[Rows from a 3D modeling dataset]

━━━━━━━━

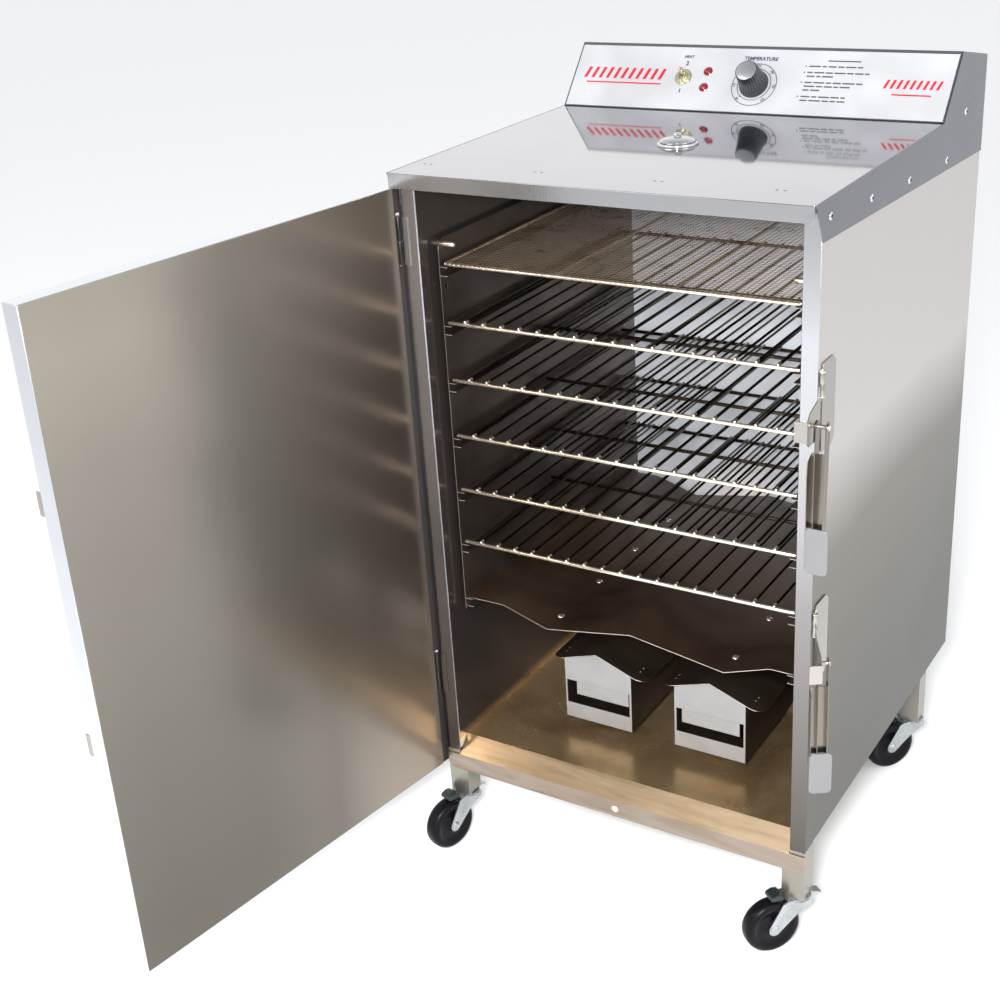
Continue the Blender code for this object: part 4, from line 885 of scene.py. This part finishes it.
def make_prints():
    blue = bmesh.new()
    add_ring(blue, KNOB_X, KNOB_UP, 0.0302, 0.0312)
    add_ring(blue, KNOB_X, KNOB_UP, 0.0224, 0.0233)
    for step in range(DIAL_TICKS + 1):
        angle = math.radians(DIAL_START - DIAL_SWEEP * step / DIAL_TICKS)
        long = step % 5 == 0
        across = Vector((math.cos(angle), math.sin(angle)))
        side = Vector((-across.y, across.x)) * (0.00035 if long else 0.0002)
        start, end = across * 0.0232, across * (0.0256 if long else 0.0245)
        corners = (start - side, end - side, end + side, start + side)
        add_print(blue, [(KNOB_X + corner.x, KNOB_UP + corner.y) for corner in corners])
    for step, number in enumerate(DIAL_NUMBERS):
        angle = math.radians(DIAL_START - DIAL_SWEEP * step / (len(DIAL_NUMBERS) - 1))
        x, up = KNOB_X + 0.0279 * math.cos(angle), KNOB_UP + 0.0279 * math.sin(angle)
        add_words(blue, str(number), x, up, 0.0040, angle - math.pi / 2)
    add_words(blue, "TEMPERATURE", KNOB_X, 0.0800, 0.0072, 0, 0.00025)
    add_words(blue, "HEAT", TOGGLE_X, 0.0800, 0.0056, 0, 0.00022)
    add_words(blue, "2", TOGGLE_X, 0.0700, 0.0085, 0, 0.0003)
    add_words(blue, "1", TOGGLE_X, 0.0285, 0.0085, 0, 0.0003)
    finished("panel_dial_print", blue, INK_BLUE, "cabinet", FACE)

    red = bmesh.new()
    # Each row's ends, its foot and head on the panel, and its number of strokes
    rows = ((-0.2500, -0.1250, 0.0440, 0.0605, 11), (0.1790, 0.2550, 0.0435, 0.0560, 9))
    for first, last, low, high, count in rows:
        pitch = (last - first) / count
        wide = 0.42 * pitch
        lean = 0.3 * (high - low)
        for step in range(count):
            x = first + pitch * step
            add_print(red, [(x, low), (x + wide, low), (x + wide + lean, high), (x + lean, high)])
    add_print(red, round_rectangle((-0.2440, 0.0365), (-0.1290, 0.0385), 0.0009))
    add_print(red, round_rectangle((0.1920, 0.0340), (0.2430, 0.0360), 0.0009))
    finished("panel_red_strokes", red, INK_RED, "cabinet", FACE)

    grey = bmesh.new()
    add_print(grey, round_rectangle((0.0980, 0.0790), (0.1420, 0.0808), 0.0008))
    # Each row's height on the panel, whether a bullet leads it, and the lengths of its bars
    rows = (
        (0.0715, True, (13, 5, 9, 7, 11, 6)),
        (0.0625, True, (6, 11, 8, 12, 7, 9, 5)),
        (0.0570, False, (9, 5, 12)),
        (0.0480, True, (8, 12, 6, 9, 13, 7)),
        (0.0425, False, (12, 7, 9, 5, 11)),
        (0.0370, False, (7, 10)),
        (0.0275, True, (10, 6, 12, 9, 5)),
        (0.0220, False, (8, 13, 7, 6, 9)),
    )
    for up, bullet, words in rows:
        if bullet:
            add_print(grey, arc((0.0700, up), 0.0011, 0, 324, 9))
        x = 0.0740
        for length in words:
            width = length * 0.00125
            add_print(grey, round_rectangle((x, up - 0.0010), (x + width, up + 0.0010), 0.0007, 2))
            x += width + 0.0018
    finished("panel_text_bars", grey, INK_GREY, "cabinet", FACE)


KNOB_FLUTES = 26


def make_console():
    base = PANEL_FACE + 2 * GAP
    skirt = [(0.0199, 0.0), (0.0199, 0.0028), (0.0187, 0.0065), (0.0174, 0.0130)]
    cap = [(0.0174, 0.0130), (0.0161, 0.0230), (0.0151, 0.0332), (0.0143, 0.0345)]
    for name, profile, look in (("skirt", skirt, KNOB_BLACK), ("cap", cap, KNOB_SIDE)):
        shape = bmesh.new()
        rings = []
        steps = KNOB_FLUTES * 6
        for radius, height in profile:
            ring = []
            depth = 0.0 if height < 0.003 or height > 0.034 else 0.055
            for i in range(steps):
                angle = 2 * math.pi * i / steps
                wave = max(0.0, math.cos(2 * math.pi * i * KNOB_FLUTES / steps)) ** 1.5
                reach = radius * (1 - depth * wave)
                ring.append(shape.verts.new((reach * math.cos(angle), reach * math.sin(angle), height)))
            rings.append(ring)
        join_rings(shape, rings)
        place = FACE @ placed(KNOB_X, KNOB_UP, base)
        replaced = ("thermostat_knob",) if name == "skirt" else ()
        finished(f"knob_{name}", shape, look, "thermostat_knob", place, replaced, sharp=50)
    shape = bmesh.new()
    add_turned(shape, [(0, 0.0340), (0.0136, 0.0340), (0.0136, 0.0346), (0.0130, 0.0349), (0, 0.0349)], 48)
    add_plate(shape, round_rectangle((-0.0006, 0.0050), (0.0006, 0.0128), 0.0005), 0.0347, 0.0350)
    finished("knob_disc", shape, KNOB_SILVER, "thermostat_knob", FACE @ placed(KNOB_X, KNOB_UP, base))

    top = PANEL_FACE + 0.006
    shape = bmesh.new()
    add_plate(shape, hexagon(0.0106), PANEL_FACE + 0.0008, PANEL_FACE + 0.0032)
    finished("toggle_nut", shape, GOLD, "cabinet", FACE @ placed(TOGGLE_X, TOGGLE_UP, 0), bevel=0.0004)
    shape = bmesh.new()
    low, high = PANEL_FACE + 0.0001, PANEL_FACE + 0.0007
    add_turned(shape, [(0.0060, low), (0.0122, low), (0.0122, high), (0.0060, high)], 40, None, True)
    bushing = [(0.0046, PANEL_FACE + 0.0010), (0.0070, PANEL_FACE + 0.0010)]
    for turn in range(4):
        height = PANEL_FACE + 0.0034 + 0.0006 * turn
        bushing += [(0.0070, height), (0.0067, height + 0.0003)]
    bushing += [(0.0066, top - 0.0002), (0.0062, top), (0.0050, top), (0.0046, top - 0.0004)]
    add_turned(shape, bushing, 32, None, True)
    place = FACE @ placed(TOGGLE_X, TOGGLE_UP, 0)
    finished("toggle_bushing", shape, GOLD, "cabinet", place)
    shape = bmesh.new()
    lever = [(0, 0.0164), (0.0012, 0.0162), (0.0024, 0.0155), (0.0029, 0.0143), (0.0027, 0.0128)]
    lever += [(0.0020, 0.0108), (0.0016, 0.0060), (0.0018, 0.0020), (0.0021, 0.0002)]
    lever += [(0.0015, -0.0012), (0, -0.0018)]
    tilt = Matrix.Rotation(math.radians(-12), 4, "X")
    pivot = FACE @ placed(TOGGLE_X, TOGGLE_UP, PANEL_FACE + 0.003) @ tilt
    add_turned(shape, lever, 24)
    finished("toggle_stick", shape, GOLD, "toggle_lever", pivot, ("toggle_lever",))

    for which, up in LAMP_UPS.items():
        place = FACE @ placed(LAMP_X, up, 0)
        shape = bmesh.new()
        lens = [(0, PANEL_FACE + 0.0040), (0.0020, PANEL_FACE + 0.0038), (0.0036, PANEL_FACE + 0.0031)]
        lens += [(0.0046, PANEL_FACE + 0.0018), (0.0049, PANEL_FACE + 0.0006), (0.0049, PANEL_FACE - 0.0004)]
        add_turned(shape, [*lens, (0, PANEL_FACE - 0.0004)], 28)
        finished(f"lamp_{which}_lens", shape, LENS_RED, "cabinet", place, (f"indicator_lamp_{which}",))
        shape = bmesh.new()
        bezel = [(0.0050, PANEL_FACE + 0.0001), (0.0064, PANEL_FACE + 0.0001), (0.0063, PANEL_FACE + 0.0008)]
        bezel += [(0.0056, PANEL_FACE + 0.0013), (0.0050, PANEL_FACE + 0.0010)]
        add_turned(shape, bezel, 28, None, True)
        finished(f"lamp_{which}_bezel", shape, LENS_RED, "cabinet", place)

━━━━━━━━

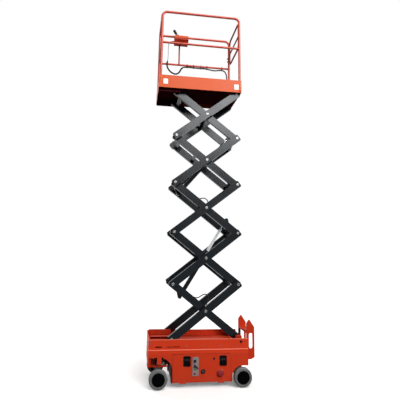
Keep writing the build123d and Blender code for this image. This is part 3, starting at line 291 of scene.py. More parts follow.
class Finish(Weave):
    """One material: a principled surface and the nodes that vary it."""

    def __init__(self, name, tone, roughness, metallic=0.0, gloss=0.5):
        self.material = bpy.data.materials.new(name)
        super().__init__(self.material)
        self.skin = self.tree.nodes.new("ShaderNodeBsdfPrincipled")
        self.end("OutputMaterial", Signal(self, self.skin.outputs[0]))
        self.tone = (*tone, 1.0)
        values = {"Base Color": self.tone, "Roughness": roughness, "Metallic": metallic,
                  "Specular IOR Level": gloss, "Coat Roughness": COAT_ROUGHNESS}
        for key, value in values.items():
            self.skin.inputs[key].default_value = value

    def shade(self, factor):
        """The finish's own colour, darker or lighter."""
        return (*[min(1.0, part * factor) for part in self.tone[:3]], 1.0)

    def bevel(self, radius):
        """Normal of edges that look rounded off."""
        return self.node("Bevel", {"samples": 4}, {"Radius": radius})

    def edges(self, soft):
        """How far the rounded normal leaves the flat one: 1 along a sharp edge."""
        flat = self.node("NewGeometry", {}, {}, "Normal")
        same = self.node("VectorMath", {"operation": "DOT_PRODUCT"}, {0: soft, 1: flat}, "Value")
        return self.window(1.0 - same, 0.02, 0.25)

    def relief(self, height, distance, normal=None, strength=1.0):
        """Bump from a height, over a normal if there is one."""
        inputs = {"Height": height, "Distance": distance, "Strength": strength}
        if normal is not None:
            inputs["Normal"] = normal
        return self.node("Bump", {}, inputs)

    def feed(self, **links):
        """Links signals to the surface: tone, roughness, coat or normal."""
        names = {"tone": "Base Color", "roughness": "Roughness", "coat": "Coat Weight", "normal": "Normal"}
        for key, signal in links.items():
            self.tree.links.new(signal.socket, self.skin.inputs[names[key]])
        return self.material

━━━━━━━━

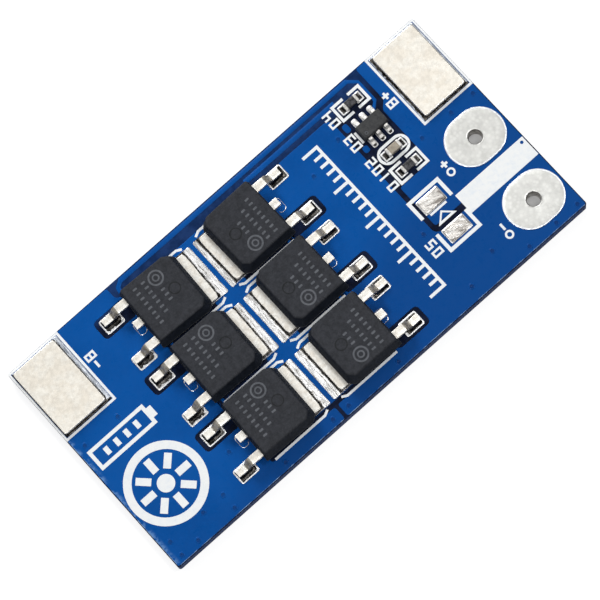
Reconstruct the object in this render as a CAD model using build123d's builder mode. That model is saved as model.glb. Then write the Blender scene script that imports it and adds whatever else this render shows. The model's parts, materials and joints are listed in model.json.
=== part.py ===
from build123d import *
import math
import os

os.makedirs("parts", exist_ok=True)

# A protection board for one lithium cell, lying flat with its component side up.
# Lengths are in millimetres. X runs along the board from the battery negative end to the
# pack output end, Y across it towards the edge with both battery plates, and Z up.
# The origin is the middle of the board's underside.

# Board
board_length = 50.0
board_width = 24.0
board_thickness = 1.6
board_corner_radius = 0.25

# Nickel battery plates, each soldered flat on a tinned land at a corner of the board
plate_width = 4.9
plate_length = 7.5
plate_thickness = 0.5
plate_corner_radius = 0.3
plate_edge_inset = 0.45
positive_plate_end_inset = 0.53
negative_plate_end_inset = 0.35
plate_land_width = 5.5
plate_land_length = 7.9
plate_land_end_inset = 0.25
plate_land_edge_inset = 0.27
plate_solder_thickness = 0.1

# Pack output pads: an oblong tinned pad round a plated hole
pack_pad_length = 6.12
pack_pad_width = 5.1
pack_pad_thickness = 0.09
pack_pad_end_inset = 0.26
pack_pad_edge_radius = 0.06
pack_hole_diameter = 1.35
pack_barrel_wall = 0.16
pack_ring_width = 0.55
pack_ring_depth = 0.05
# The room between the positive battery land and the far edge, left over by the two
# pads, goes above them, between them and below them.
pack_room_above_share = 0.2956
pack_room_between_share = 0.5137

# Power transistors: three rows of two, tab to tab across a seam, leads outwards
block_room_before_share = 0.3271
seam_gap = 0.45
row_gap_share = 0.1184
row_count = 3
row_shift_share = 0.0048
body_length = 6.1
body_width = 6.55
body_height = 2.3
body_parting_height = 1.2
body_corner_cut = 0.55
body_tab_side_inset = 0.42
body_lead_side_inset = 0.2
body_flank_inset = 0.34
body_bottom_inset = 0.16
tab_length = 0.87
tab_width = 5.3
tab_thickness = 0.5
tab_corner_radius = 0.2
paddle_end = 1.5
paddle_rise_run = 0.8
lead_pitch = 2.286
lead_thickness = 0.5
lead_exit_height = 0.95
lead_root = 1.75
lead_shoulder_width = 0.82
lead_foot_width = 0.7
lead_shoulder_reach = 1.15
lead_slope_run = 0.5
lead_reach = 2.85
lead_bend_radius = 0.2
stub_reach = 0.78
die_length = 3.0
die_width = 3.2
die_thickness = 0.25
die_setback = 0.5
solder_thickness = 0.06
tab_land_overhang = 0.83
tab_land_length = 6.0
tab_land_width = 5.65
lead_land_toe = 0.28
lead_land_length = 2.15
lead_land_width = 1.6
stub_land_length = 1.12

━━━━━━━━

Aim of the exercise: Write out only the lines that run from the line containing "Keep writing the" through the line containing "material: a principled", both included, exactly as they appear above.

Completed exercise:
Keep writing the build123d and Blender code for this image. This is part 3, starting at line 291 of scene.py. More parts follow.
class Finish(Weave):
    """One material: a principled surface and the nodes that vary it."""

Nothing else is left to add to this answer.